Abstract

Most applications on sieve tray internals were internals additions for increasing bubble area and changing gas liquid contact form to intensify the mass transfer in a tower. An easy improvement to set up a mesh on the sieve tray was proposed in this paper. It was confirmed that foam layer on the sieve tray acts as the main role of mass transfer. The mesh here could turn large bubbles into such small ones that gas would contact with the liquid sufficiently and also could avoid many small bubbles coalescing into large ones. Meanwhile, interfacial area was enlarged greatly, which was of benefit to mass transfer. In addition, the mesh could make small bubbles have a long stay time in trays, an advantage for mass transfer. In this paper, the gas hold-up and tray pressure drop were determined in an air–water system under isothermal conditions. Mean bubble diameter was measured by CCD in a 0.12 m diameter tower, and bubble radial distributions and probability density functions were also determined.

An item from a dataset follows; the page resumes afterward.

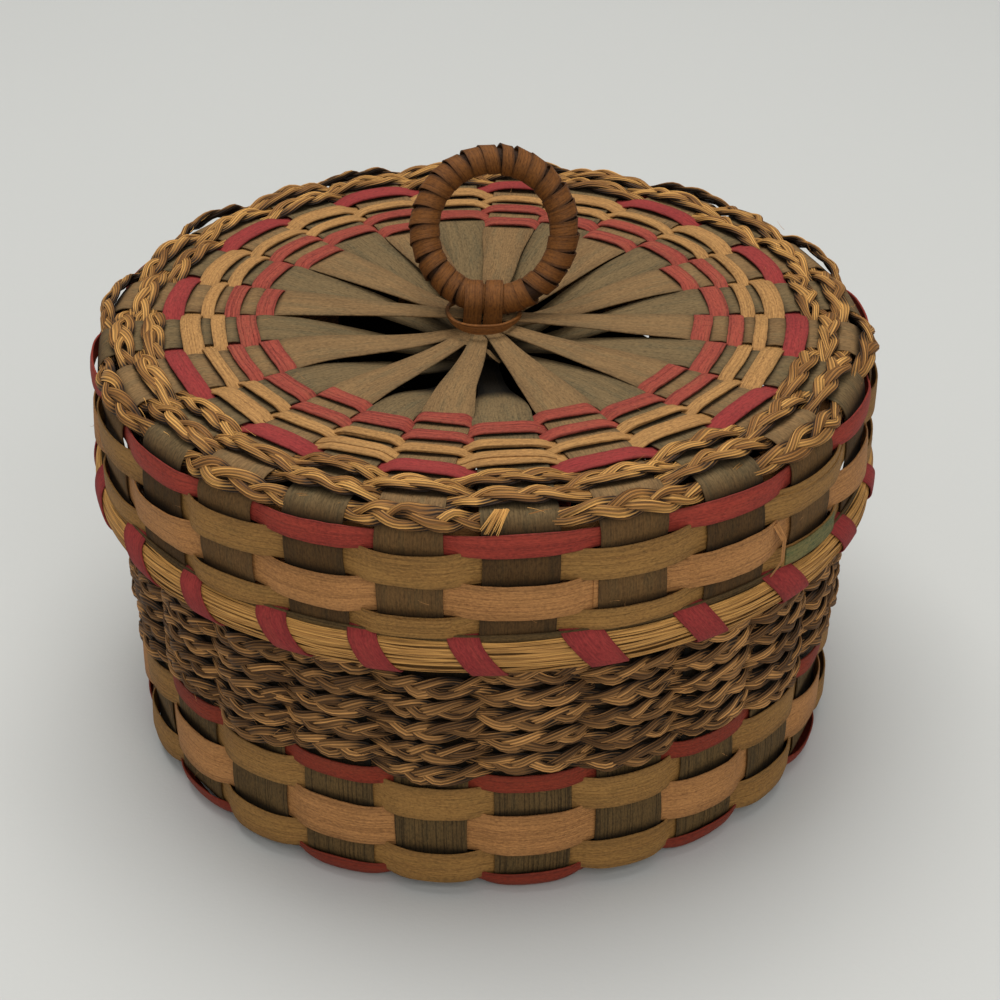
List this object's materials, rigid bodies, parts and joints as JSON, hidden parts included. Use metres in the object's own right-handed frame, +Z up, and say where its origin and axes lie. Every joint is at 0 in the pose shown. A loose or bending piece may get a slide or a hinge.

The experimental results proved that mesh could obtain more total gas hold-up and reduce the bubble mean diameter greatly but increased the tray pressure drop severely also. The existence of mesh did not change the trend of bubble flow on the tray. The greatest bubbles still concentrated in the center and gradually reduced to the wall along the radial direction; the small bubbles turned into large ones along the height, and the distribution became wider at higher positions.